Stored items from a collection
══════════════════════════════
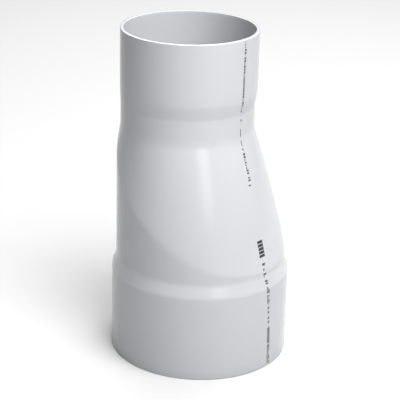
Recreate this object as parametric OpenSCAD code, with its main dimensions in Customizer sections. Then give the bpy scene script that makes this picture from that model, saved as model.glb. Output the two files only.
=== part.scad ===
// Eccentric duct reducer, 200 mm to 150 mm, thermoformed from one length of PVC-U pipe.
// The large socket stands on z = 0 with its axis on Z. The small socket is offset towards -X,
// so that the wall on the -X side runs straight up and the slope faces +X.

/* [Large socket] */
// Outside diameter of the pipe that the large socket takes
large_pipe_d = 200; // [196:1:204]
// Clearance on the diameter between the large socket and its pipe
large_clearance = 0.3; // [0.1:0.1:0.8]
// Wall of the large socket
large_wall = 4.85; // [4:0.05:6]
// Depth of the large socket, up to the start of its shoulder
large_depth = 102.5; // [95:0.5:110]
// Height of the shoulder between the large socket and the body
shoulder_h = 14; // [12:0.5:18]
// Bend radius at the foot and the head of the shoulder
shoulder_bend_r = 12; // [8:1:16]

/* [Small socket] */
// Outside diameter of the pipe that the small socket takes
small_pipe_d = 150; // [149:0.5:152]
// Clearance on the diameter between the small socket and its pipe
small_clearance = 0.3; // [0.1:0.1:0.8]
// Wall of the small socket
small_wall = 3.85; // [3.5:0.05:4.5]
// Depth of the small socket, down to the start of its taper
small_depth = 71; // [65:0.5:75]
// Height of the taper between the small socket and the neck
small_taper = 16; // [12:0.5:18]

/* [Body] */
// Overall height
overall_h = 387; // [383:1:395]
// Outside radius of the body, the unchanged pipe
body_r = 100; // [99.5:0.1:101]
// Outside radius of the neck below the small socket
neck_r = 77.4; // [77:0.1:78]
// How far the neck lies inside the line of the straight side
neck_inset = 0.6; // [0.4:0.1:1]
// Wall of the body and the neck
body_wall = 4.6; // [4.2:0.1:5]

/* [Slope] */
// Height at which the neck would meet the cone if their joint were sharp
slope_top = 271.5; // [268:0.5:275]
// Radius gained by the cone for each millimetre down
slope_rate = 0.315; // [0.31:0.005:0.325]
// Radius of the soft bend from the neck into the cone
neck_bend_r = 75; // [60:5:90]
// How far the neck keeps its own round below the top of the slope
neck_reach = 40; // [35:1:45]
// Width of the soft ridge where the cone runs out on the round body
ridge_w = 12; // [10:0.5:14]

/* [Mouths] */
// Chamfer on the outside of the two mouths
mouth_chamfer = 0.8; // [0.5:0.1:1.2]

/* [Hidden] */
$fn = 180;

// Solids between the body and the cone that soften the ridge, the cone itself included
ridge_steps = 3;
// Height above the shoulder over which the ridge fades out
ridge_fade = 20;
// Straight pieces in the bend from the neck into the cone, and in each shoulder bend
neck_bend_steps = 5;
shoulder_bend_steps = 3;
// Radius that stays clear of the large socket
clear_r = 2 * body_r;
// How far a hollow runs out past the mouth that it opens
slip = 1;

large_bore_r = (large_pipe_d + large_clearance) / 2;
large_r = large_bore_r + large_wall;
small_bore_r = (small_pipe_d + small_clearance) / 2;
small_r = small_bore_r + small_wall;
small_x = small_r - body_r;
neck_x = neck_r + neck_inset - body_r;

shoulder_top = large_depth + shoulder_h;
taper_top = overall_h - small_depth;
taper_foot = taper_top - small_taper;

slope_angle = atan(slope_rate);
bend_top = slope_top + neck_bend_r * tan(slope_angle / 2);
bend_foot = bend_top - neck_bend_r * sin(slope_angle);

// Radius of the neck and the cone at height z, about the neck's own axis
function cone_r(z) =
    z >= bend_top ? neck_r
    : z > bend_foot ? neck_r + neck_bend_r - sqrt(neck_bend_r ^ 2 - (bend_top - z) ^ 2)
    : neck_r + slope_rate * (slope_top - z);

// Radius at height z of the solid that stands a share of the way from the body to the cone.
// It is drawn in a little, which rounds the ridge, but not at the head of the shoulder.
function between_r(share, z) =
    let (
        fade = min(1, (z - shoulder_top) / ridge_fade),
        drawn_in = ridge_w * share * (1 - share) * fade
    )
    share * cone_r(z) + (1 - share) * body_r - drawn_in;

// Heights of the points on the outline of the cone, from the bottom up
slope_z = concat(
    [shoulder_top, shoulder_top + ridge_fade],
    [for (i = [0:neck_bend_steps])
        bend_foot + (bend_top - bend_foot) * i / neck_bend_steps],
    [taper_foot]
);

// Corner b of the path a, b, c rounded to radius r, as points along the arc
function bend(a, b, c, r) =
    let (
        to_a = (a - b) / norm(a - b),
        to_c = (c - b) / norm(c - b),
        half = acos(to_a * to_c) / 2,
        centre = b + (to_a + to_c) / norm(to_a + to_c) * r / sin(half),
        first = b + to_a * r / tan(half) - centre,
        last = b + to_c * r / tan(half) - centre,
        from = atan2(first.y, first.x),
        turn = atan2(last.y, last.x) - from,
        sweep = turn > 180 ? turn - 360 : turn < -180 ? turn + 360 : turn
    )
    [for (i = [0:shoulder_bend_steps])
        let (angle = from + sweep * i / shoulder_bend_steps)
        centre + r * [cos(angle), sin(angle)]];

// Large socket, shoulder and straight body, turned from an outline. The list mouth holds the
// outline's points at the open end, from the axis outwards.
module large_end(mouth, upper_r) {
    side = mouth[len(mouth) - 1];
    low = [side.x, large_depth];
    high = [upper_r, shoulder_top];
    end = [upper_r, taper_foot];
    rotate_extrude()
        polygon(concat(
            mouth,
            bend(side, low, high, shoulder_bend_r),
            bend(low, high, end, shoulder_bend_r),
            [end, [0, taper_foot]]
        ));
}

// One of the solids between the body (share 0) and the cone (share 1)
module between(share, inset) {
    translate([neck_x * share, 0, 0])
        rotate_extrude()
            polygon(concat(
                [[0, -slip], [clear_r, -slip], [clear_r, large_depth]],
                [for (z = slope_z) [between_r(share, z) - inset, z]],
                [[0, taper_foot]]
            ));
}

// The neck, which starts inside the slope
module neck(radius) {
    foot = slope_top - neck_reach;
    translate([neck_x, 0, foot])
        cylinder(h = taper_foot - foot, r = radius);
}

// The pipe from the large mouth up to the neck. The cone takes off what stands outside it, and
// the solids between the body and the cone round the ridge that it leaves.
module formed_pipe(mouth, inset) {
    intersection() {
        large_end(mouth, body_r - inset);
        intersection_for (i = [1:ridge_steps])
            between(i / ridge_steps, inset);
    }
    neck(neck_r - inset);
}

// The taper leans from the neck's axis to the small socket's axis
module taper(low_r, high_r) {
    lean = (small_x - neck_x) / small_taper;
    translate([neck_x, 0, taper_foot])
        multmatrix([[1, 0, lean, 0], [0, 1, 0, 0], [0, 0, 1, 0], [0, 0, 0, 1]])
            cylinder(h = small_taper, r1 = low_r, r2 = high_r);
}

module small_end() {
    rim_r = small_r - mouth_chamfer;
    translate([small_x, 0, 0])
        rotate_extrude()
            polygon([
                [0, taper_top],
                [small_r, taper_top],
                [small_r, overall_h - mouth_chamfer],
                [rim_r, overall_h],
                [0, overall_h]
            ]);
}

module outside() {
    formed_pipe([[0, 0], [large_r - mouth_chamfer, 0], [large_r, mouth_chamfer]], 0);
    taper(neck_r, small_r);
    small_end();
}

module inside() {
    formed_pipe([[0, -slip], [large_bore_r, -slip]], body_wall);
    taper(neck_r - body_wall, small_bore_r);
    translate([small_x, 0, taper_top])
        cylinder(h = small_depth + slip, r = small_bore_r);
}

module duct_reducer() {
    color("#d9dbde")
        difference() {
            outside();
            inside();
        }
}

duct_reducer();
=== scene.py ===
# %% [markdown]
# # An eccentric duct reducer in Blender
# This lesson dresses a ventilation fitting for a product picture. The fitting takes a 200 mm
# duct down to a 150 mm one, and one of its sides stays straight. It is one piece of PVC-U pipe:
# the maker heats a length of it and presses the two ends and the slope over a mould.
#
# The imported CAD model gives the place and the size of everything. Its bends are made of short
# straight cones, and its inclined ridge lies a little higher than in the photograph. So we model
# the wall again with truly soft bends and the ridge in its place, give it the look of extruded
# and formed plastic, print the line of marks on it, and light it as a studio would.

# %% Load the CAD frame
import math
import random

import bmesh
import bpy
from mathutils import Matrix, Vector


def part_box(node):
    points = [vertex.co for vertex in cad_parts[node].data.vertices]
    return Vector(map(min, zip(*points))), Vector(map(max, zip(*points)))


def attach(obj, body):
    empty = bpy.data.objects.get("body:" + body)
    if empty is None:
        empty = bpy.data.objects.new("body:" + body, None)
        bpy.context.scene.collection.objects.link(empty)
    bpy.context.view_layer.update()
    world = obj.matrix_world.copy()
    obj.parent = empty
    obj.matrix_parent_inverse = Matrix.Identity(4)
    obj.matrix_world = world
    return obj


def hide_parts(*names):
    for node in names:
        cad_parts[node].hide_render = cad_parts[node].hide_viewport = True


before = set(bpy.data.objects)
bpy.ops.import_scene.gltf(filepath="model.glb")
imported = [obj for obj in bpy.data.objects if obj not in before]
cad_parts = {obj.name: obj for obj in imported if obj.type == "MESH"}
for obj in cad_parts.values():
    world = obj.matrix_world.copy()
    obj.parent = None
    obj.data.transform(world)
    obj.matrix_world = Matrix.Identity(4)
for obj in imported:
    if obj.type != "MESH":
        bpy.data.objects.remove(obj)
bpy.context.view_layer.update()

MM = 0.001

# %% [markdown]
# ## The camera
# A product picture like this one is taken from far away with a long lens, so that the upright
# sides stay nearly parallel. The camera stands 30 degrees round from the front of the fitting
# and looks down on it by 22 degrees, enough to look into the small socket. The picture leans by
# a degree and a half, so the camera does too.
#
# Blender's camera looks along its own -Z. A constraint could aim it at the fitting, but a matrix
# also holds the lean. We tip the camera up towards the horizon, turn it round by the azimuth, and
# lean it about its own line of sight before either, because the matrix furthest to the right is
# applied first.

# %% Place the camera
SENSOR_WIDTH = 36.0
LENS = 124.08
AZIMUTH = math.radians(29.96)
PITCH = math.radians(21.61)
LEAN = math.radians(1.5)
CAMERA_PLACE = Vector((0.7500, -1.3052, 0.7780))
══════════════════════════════
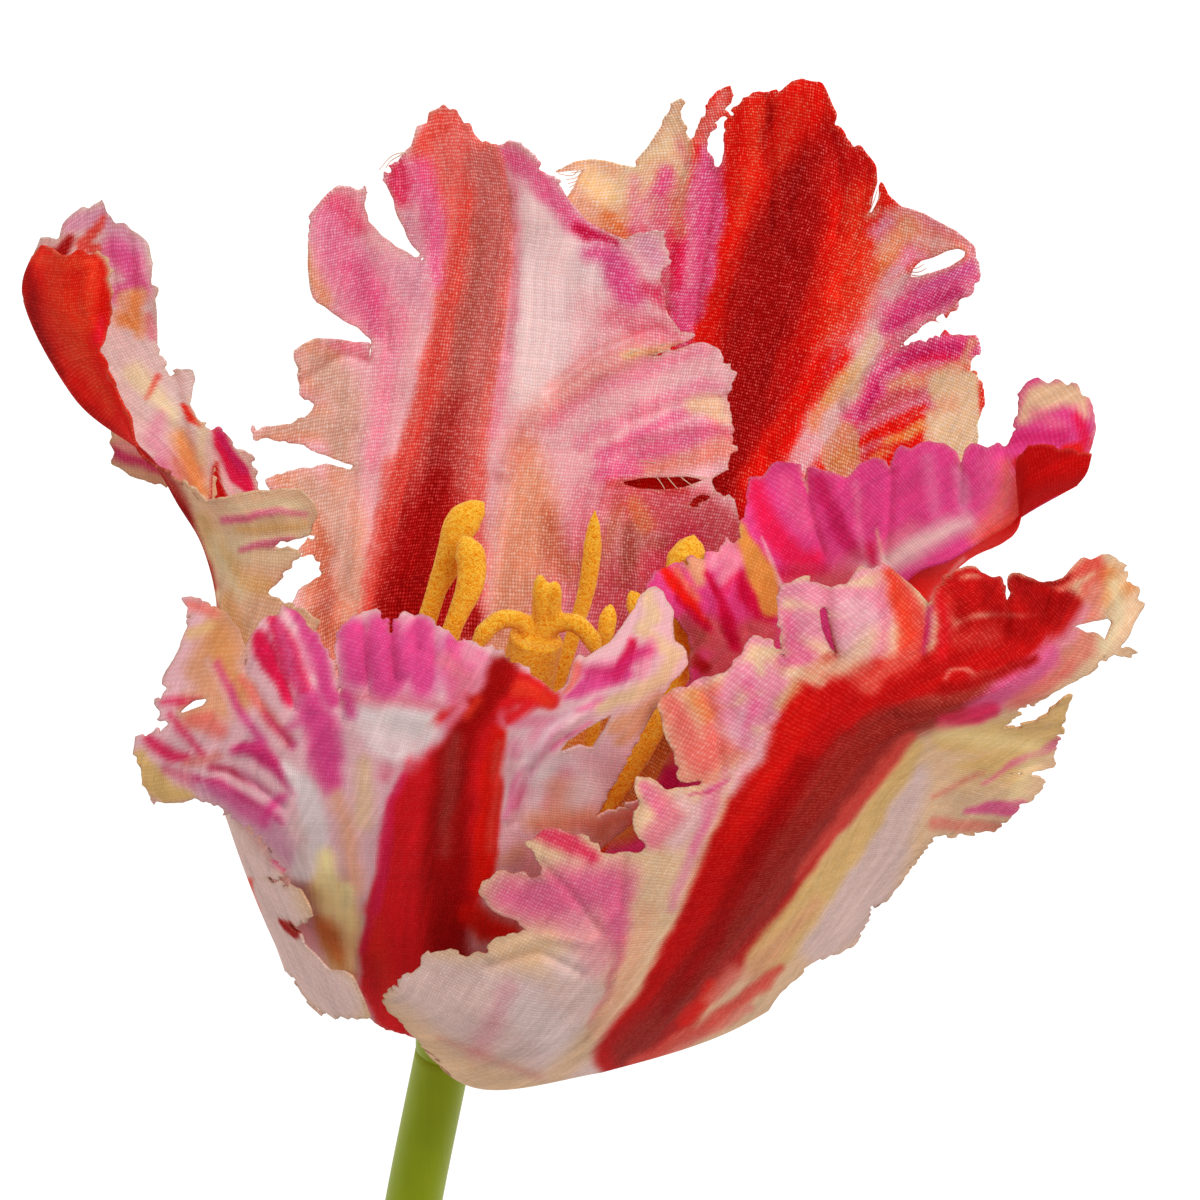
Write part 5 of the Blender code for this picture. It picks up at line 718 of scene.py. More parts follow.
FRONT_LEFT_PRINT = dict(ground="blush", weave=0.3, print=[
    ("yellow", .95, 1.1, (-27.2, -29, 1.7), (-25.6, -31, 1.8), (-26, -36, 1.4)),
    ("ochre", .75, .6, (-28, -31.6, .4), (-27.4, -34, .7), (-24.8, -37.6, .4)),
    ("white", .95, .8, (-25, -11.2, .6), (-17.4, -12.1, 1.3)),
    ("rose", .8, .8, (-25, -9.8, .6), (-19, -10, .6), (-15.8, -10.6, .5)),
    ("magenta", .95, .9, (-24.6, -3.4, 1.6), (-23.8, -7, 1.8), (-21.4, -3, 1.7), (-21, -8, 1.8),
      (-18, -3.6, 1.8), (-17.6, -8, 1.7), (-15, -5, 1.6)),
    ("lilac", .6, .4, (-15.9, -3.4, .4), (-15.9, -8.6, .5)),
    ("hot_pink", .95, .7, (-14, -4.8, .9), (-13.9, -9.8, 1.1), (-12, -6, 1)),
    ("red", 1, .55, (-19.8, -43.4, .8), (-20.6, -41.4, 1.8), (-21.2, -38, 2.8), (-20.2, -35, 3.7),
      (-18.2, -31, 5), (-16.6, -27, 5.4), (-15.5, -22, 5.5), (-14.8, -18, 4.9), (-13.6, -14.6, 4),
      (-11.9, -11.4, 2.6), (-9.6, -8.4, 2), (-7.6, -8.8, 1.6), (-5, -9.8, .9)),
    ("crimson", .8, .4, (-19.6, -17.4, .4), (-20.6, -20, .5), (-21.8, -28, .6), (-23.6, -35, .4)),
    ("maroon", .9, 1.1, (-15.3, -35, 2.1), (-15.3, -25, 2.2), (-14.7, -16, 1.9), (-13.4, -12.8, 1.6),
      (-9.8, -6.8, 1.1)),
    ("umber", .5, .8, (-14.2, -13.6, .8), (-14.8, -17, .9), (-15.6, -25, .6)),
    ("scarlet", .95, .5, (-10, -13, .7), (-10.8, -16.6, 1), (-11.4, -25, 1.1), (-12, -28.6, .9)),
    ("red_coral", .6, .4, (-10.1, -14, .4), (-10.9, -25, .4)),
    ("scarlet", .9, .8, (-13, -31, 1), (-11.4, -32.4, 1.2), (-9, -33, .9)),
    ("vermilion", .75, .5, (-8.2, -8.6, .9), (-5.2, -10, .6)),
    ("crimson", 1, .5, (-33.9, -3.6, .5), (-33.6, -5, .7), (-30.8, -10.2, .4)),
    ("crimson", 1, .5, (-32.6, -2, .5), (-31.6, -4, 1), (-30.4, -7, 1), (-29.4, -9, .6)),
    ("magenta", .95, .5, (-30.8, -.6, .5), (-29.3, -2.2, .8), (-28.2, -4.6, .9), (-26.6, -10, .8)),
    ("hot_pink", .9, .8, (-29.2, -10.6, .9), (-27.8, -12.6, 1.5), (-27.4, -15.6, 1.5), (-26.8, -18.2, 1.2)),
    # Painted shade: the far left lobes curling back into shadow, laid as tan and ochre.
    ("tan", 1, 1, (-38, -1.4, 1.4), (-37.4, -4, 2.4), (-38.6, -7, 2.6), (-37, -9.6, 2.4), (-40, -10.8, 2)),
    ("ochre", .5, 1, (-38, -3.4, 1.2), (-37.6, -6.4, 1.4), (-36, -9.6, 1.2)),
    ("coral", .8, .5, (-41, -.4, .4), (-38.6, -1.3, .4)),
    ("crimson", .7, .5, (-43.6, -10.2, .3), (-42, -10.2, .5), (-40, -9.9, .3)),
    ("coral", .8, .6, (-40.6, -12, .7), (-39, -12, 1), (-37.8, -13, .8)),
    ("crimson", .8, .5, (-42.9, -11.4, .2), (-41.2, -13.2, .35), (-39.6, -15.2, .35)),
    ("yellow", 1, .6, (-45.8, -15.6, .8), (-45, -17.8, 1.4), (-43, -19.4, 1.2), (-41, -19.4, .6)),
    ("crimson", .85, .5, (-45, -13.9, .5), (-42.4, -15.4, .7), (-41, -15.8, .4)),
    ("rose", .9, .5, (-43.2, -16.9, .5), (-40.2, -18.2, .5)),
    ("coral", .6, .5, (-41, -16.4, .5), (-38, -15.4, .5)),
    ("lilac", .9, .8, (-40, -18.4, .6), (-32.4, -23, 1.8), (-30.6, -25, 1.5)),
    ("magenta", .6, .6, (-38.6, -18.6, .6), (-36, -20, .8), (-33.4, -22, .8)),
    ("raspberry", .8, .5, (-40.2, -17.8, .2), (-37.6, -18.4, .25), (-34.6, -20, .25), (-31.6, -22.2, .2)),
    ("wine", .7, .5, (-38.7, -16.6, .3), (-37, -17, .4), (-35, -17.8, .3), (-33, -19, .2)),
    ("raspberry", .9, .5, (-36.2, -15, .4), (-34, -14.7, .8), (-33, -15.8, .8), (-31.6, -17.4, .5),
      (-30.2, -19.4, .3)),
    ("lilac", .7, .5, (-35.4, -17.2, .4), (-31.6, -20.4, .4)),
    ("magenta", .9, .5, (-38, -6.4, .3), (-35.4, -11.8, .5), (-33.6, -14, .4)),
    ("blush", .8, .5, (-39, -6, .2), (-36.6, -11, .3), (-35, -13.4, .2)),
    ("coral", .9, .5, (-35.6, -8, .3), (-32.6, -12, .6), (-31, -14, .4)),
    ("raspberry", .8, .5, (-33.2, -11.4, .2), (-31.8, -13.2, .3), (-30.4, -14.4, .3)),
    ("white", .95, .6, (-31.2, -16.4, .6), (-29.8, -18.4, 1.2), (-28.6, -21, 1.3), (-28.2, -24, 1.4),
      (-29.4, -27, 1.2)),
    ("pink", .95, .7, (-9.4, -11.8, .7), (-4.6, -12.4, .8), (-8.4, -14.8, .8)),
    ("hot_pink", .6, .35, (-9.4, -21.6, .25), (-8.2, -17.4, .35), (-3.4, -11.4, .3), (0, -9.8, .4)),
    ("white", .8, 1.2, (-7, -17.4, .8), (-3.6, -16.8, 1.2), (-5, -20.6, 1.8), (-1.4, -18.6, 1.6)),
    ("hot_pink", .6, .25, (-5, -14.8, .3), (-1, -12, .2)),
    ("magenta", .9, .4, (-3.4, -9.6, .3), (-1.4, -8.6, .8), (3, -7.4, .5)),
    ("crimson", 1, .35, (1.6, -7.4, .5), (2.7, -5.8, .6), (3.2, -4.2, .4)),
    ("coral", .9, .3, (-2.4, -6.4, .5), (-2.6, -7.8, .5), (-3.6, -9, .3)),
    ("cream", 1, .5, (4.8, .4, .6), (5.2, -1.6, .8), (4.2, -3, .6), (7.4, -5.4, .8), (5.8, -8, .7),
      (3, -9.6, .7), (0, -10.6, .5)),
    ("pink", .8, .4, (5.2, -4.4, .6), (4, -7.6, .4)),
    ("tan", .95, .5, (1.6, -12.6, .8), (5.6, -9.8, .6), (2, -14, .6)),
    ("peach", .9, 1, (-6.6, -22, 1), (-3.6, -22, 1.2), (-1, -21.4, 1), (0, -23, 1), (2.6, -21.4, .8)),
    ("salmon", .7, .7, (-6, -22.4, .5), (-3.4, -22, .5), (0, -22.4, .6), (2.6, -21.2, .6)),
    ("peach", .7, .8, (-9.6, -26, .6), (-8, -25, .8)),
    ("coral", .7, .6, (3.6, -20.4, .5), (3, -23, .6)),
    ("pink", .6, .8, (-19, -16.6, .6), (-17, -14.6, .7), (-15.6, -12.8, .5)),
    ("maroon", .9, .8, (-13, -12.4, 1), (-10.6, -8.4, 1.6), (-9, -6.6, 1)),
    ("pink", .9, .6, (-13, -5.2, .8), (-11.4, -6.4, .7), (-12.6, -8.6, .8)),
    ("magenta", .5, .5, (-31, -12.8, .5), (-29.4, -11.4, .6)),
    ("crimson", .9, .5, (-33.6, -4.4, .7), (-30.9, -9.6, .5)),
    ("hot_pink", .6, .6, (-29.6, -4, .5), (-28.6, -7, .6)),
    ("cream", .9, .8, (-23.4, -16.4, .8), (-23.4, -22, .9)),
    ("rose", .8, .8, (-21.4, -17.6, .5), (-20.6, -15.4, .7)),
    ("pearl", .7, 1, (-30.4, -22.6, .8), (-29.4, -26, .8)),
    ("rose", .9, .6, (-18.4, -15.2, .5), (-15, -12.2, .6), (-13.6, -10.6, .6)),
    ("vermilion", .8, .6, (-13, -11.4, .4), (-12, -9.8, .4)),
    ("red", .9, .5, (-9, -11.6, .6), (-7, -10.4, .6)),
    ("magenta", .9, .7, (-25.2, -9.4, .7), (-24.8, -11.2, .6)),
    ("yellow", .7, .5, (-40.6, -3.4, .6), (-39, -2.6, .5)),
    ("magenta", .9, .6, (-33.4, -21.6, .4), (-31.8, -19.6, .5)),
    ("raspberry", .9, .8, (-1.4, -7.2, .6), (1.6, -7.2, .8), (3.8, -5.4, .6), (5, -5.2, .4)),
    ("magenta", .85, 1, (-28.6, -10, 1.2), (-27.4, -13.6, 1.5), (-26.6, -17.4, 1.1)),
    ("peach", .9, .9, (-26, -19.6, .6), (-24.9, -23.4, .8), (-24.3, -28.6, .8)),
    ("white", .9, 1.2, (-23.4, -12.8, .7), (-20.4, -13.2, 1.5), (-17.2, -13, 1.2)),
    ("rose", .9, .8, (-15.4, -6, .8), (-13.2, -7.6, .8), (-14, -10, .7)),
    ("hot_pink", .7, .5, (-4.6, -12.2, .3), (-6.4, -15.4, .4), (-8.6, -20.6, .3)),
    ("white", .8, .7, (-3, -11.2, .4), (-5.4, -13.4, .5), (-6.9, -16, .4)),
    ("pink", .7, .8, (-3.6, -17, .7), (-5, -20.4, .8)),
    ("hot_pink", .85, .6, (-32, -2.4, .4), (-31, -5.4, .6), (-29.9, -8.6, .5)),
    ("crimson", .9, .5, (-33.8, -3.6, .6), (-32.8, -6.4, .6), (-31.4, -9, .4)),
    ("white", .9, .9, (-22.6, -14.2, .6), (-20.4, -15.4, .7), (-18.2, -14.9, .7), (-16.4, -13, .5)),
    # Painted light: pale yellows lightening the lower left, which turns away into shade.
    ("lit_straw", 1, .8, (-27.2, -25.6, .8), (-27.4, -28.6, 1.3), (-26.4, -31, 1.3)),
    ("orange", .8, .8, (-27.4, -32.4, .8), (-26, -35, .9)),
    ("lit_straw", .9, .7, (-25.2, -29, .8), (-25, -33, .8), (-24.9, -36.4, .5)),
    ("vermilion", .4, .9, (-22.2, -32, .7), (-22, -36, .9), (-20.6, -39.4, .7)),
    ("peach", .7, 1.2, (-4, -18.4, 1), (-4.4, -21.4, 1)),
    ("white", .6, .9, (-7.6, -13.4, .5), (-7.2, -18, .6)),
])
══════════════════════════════
> _Directions for this task_
Output nothing except the lines from the line with "Recreate this object" through the line with "body_wall = 4.6; // [4.2:0.1:5]", copied exactly, end lines included.

> _Correct answer_
Recreate this object as parametric OpenSCAD code, with its main dimensions in Customizer sections. Then give the bpy scene script that makes this picture from that model, saved as model.glb. Output the two files only.
=== part.scad ===
// Eccentric duct reducer, 200 mm to 150 mm, thermoformed from one length of PVC-U pipe.
// The large socket stands on z = 0 with its axis on Z. The small socket is offset towards -X,
// so that the wall on the -X side runs straight up and the slope faces +X.

/* [Large socket] */
// Outside diameter of the pipe that the large socket takes
large_pipe_d = 200; // [196:1:204]
// Clearance on the diameter between the large socket and its pipe
large_clearance = 0.3; // [0.1:0.1:0.8]
// Wall of the large socket
large_wall = 4.85; // [4:0.05:6]
// Depth of the large socket, up to the start of its shoulder
large_depth = 102.5; // [95:0.5:110]
// Height of the shoulder between the large socket and the body
shoulder_h = 14; // [12:0.5:18]
// Bend radius at the foot and the head of the shoulder
shoulder_bend_r = 12; // [8:1:16]

/* [Small socket] */
// Outside diameter of the pipe that the small socket takes
small_pipe_d = 150; // [149:0.5:152]
// Clearance on the diameter between the small socket and its pipe
small_clearance = 0.3; // [0.1:0.1:0.8]
// Wall of the small socket
small_wall = 3.85; // [3.5:0.05:4.5]
// Depth of the small socket, down to the start of its taper
small_depth = 71; // [65:0.5:75]
// Height of the taper between the small socket and the neck
small_taper = 16; // [12:0.5:18]

/* [Body] */
// Overall height
overall_h = 387; // [383:1:395]
// Outside radius of the body, the unchanged pipe
body_r = 100; // [99.5:0.1:101]
// Outside radius of the neck below the small socket
neck_r = 77.4; // [77:0.1:78]
// How far the neck lies inside the line of the straight side
neck_inset = 0.6; // [0.4:0.1:1]
// Wall of the body and the neck
body_wall = 4.6; // [4.2:0.1:5]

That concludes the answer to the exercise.